Preparation ran from September 19 until September 27, 2013. Shooting ran from September 30 until October 9, 2013. The episode also serves as a backdoor pilot to the spin-off series The Flash, with the introduction of Barry Allen, played by guest star Grant Gustin.

== Release ==
"The Scientist" was first aired in the United States on The CW on December 4, 2013. It was aired alongside the U.S. broadcast in Canada on CTV, while it was first aired in the United Kingdom on Sky 1 on December 9, 2013. The episode, along with the rest of the second season, was released on Blu-ray and DVD on September 16, 2014, and began streaming on Netflix in the United States on October 8, 2014.

== Reception ==

=== Ratings ===
In the United States, the episode received a 1.2/3 percent share among adults between the ages of 18 and 49, meaning that it was seen by 1.2 percent of all households, and 3 percent of all of those watching television at the time of the broadcast.

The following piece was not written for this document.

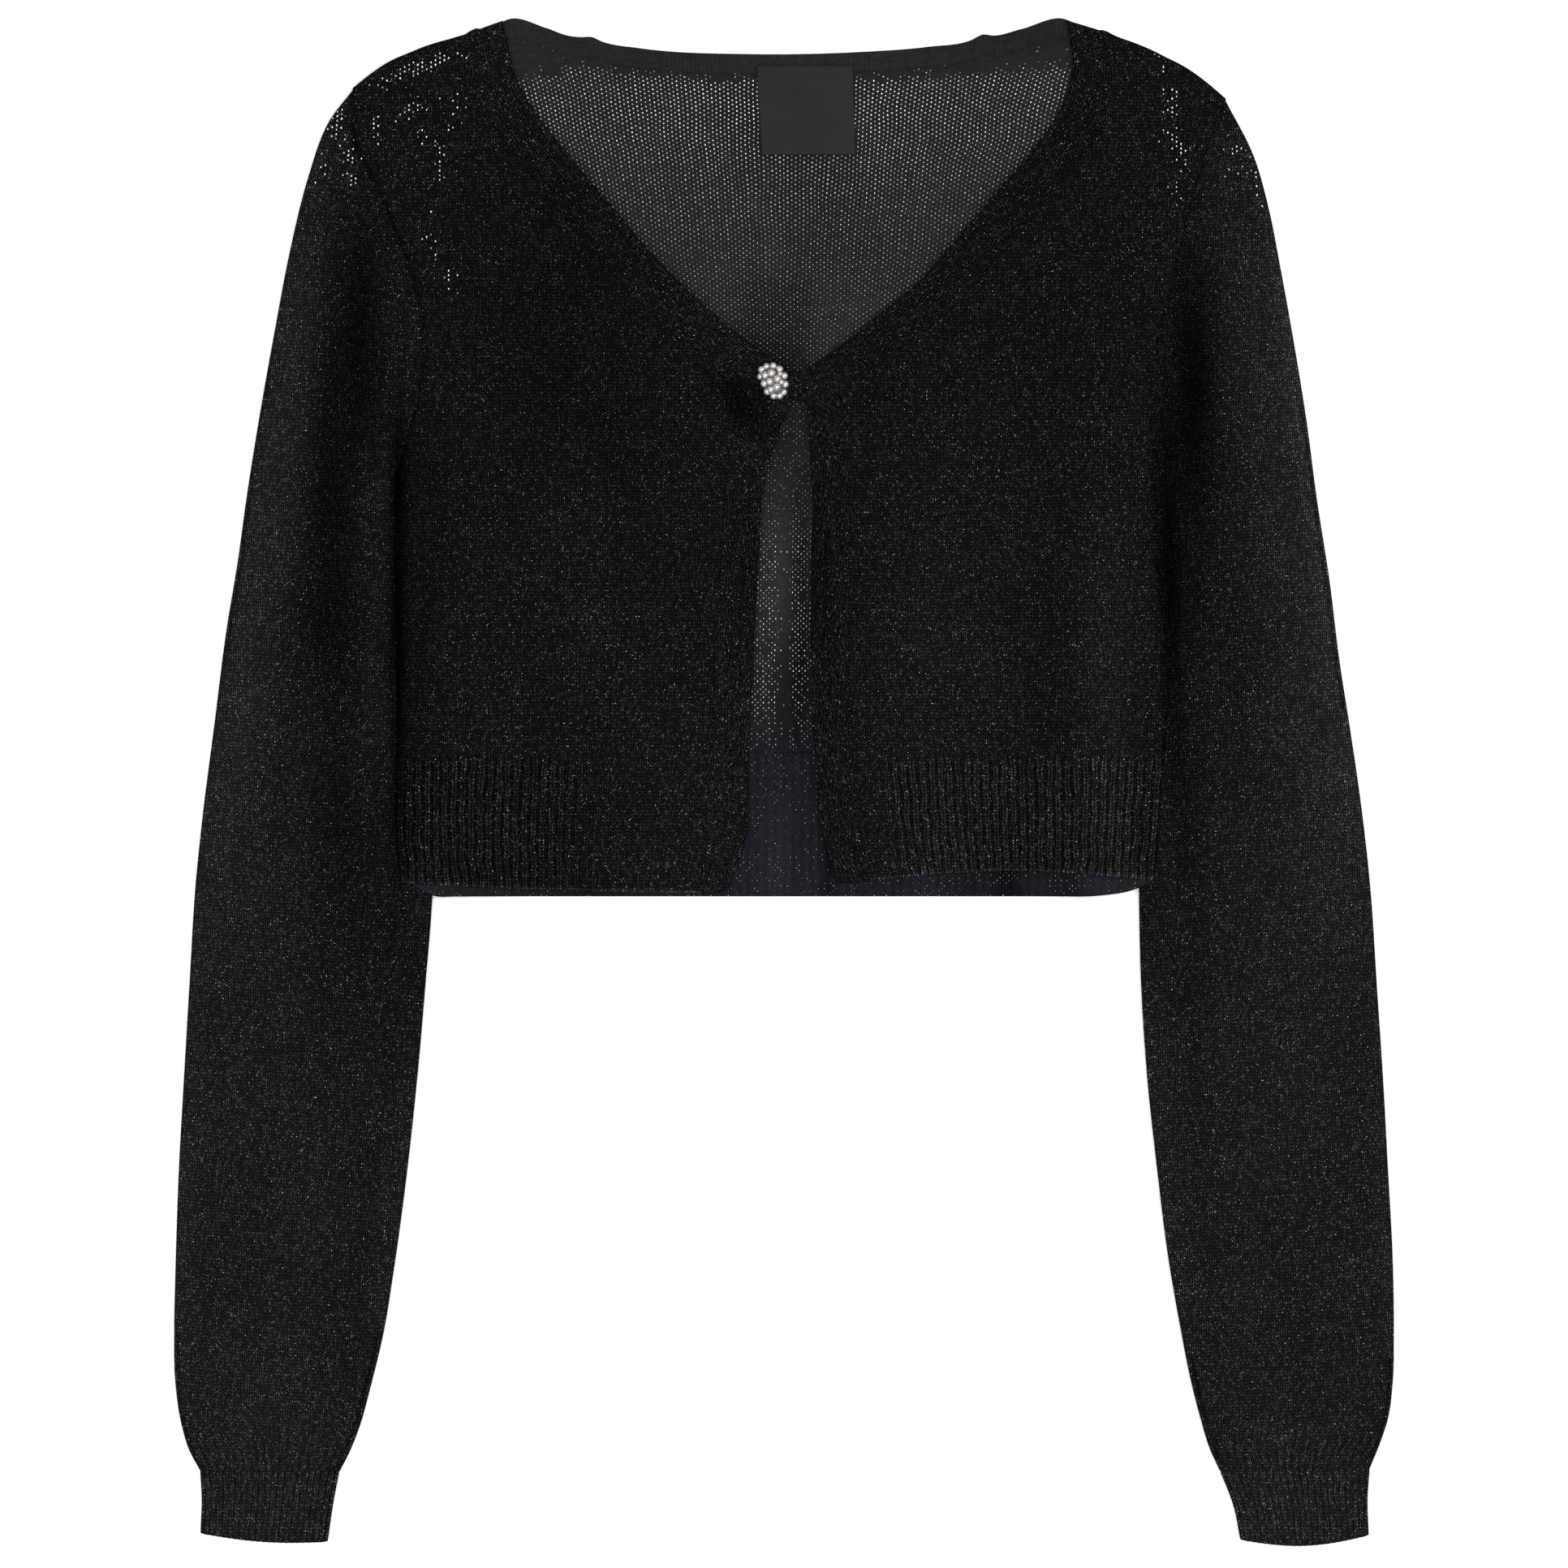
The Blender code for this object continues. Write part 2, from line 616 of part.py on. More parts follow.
def back_hem(finish, group):
    gap = Vector((0, GAP))
    starts = [plan(SIDE["right"][-1]) - gap, Vector(BACK_HEM_MIDDLE["right"]), plan(BACK_HEM[0])]
    ends = [plan(SIDE["left"][-1]) - gap, Vector(BACK_HEM_MIDDLE["left"]), plan(BACK_HEM[-1])]
    grid = [across(a, b, BACK_HEM_MIDDLES, both_sides=True) for a, b in zip(starts, ends)]
    grid[-1] = [Vector((p.x, back_hem_y(p.x))) for p in grid[-1]]
    return laid_wall("back_hem_rib", finish, group, grid, back_under)


def flat_ring(start, end, edge_height, over, inset, tops, unders, bend):
    """One loop round a flattened tube: over its top from the outer fold to the inner one, and back
    along its underside. over(at, distance, place) is the height of its outer skin's top. tops and
    unders place the points between the rounded folds, as shares of the way from one to the other.
    inset sets a skin inside the wall, and bend(share, depth) shifts a point in plan."""
    line = end - start
    step, width, middle = line.normalized(), line.length, edge_height / 2
    half = middle - inset
    low, high = inset, width - inset
    folded = [half * share for share in ROUNDING]

    def level(distance):
        near = min(distance - low, high - distance) / half
        return math.sqrt(max(1 - (1 - clamp(near)) ** 2, 0))

    def inside(share):
        return between(low + half, high - half, share)

    top = [(low, None)] + [(low + d, None) for d in folded]
    top += [(inside(share), n) for n, share in enumerate(tops)]
    top += [(high - d, None) for d in reversed(folded)] + [(high, None)]
    under = [high - d for d in folded] + [inside(share) for share in reversed(unders)]
    under += [low + d for d in reversed(folded)]
    ring = []
    for d, place in top:
        at = start + step * d + bend(d / width, 1.0)
        z = middle + (over(at, d, place) - inset - middle) * level(d)
        ring.append(Vector((at.x, at.y, z)))
    for d in under:
        at = start + step * d + bend(d / width, BACK_ARMHOLE_DEPTH)
        ring.append(Vector((at.x, at.y, middle - half * level(d))))
    return ring


def sleeve_ring(side, row, inset):
    start, end = plan(row, "out_"), plan(row, "in_")
    width = (end - start).length
    loose = width - row.pressed
    edge_height = between(STACK + WALL, SLEEVE_EDGE, clamp(row.rise / 2))

    def places(stations):
        return [(station * width - edge_height / 2) / (width - edge_height) for station in stations]

    def over(at, distance, _place):
        share = distance / loose
        if share >= 1:
            return edge_height
        hump = math.sin(math.pi * clamp(share)) ** SLEEVE_FULLNESS
        fold = folds(SLEEVE_FOLDS, at.x, at.y) * clamp(hump * 2)
        return edge_height + max(row.rise * hump + fold, 0.0)

    def bend(share, depth):
        return (armhole(side, share, depth) - armhole(side, share, 0.0)) * row.bow

    tops, unders = places(TOP_STATIONS), places(UNDER_STATIONS)
    return flat_ring(start, end, edge_height, over, inset, tops, unders, bend)


def sleeve(side, finish, group):
    outer = [sleeve_ring(side, row, 0.0) for row in SLEEVE[side]]
    inner = [sleeve_ring(side, row, WALL) for row in SLEEVE[side]]
    return tube_wall(f"sleeve_{side}", finish, group, outer, inner)


def cuff_ring(row, inset):
    columns = profile_columns(CUFF_RIB_COUNT, RIB_PROFILE)

    def over(_at, _distance, place):
        raised = place is not None and not inset
        return CUFF_HEIGHT + (CUFF_RIB_RISE * columns[place][1] if raised else 0.0)

    def bend(share, _depth):
        return Vector((0, row.bow * math.sin(math.pi * share)))

    tops = [share for share, _ in columns]
    start, end = plan(row, "out_"), plan(row, "in_")
    return flat_ring(start, end, CUFF_HEIGHT, over, inset, tops, CUFF_UNDERS, bend)


def cuff(side, finish, group):
    outer = [cuff_ring(row, 0.0) for row in CUFF[side]]
    inner = [cuff_ring(row, WALL) for row in CUFF[side]]
    return tube_wall(f"cuff_{side}", finish, group, outer, inner)


def neck_label(finish, group):
    low_x, low_y, high_x, high_y = LABEL_CORNERS
    grid = [
        [Vector((low_x, high_y)), Vector((high_x, high_y))],
        [Vector((low_x + LABEL_SLANT, low_y)), Vector((high_x + LABEL_SLANT / 2, low_y))],
    ]

    def on_neckband(x, y):
        return back_under(x, y) + NECKBAND_WALL + GAP

    return laid_wall("neck_label", finish, group, grid, on_neckband, wall=LABEL_WALL)


def helper(made):
    """Marks an object that only cuts or joins another."""
    made.hide_render = True
    made.display_type = "WIRE"
    return made


def boolean(target, tool, operation):
    modifier = target.modifiers.new(f"{operation.lower()} {tool.name}", "BOOLEAN")
    modifier.operation = operation
    modifier.object = helper(tool)


def place(made, at, height, turn):
    """Sets an object down at a plan point, at a height, turned about the vertical."""
    made.location = Vector((*at, height)) * MM
    made.rotation_euler.z = turn
    return made


def cut_buttonhole(band, finish, group):
    """A slit through the right front's band, for the button's shank."""
    bm = bmesh.new()
    bmesh.ops.create_cube(bm, size=1)
    bmesh.ops.scale(bm, vec=BUTTONHOLE, verts=bm.verts[:])
    slit = add_object(bm, "buttonhole_cutter", finish, group)
    middle = right_front_under(*BUTTON_AT) + WALL / 2
    boolean(band, place(slit, BUTTON_AT, middle, BUTTONHOLE_TURN), "DIFFERENCE")


def button_dome():
    """The low dome under the beads, flat below."""
    bm = bmesh.new()
    bmesh.ops.create_uvsphere(bm, u_segments=20, v_segments=10, radius=1)
    cut = bmesh.ops.bisect_plane(
        bm, geom=bm.verts[:] + bm.edges[:] + bm.faces[:], plane_co=(0, 0, DOME_CUT), plane_no=(0, 0, -1),
        clear_outer=True,
    )
    rim = [item for item in cut["geom_cut"] if isinstance(item, bmesh.types.BMEdge)]
    bmesh.ops.contextual_create(bm, geom=rim)
    width, length, height = BUTTON_DOME
    bmesh.ops.scale(bm, vec=(width / 2, length / 2, height), verts=bm.verts[:])
    return bm


def button_beads():
    """Rings of beads set in the dome's surface, each clear of the next."""
    bm = bmesh.new()
    width, length, height = BUTTON_DOME
    for count, reach, level in BEAD_RINGS:
        for n in range(count):
            angle = math.tau * n / count
            bead = bmesh.ops.create_icosphere(bm, subdivisions=1, radius=BEAD / 2)
            centre = (
                reach * width / 2 * math.cos(angle),
                reach * length / 2 * math.sin(angle),
                height * level + BEAD_SEAT,
            )
            bmesh.ops.translate(bm, vec=centre, verts=bead["verts"])
    return bm


def button_shank(length):
    """The post below the dome, its upper end set into it."""
    bm = bmesh.new()
    bmesh.ops.create_cone(
        bm, cap_ends=True, segments=12, radius1=SHANK_RADIUS, radius2=SHANK_RADIUS, depth=length + SHANK_SET,
    )
    bmesh.ops.translate(bm, vec=(0, 0, (SHANK_SET - length) / 2), verts=bm.verts[:])
    return bm


def button(finish, group, helpers):
    """The button over the right band, with its shank down through the slit to the left band."""
    band_top = WALL + BAND_RIDGE_RISE
    foot = front_under(*BUTTON_AT) + band_top + GAP
    base = right_front_under(*BUTTON_AT) + band_top + BEAD / 2
    dome = add_object(button_dome(), "button", finish, group)
    shank = add_object(button_shank(base - foot), "button_shank_form", finish, helpers)
    beads = add_object(button_beads(), "button_bead_form", finish, helpers)
    for made in (dome, shank, beads):
        place(made, BUTTON_AT, base, BUTTON_TILT)
    for made in (shank, beads):
        boolean(dome, made, "UNION")
    return dome


def main():
    clear_scene()
    group = collection("cardigan")
    helpers = collection("cutters")
    helpers.hide_render = True
    black = material("black knit", BLACK_KNIT, 0.6, 0.2)
    charcoal = material("charcoal knit", CHARCOAL_KNIT, 0.65, 0.1)
    satin = material("label satin", LABEL_BLACK, 0.35)
    pearl = material("pearl", PEARL, 0.22)
    back_panel(charcoal, group)
    back_hem(charcoal, group)
    back_neckband(charcoal, group)
    neck_label(satin, group)
    for side in ("right", "left"):
        front_panel(side, black, group)
        front_hem(side, black, group)
        band = front_band(side, black, group)
        if side == "right":
            cut_buttonhole(band, black, helpers)
        sleeve(side, black, group)
        cuff(side, black, group)
    button(pearl, group, helpers)


main()
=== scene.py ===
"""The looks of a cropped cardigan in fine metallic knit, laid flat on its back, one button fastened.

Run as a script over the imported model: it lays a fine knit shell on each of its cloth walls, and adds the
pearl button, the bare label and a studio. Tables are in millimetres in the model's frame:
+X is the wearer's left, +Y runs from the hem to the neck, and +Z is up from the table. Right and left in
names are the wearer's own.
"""

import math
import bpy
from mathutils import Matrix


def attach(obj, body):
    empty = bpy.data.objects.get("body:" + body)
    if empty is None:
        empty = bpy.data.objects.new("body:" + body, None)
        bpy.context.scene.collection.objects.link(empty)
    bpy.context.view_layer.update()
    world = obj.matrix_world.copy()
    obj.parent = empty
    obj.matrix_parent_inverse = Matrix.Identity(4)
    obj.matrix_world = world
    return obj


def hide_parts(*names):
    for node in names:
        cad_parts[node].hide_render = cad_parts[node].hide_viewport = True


bl_info = {
    "name": "Cardigan in metallic knit",
    "version": (1, 0, 0),
    "blender": (4, 5, 0),
    "location": "View3D > Sidebar > Cardigan",
    "description": "Knit shells, seams, pearl button and label of a cardigan laid flat",
    "category": "Add Mesh",
}

from collections import namedtuple

import bmesh
import bpy
import numpy as np
from bpy.props import FloatProperty, FloatVectorProperty, PointerProperty
from bpy.types import Operator, Panel, PropertyGroup
from mathutils import Matrix, Vector

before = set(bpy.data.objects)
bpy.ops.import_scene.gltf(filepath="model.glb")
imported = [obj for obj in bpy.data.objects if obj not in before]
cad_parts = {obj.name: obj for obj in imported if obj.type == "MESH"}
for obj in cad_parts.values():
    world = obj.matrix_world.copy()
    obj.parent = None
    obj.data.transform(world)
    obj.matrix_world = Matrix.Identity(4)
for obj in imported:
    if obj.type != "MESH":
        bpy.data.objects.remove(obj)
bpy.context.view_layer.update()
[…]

It was watched by 3.24 million viewers. The episode was the most viewed of season two, and had the show's largest audience since February 2013, and a series high 18–34 rating (1.2/4). It also matched the show's season high 18–49 rating and matched its series high rating among men 18–34 (1.4/6) and men 18–49 (1.5/5). The Canadian broadcast gained 1.87 million viewers, the second highest for that night and the eight highest for the week.

=== Critical response ===
The review aggregator website Rotten Tomatoes reported a 90% approval rating for the episode, based on 10 reviews, with an average rating of 8.45/10. Jesse Schedeen of IGN scored the episode an 8.5 out of 10, praising the emergence of super-powers and flashbacks but questioning Gustin's ability to hold his own. Mike Cecchini for Den of Geek scored the episode 4.5 stars out of 5. Caroline Preece, also for Den of Geek, gave a positive review as well.

Collider's Dave Trumbore gave the episode an "A−" grade. Morgan Jeffery at Digital Spy, gave the episode a perfect 5 star rating out of 5. Alasdair Wilkins of The A.V. Club graded the episode a 'B'. Mark Rozeman of Paste magazine gave a positive review of the episode.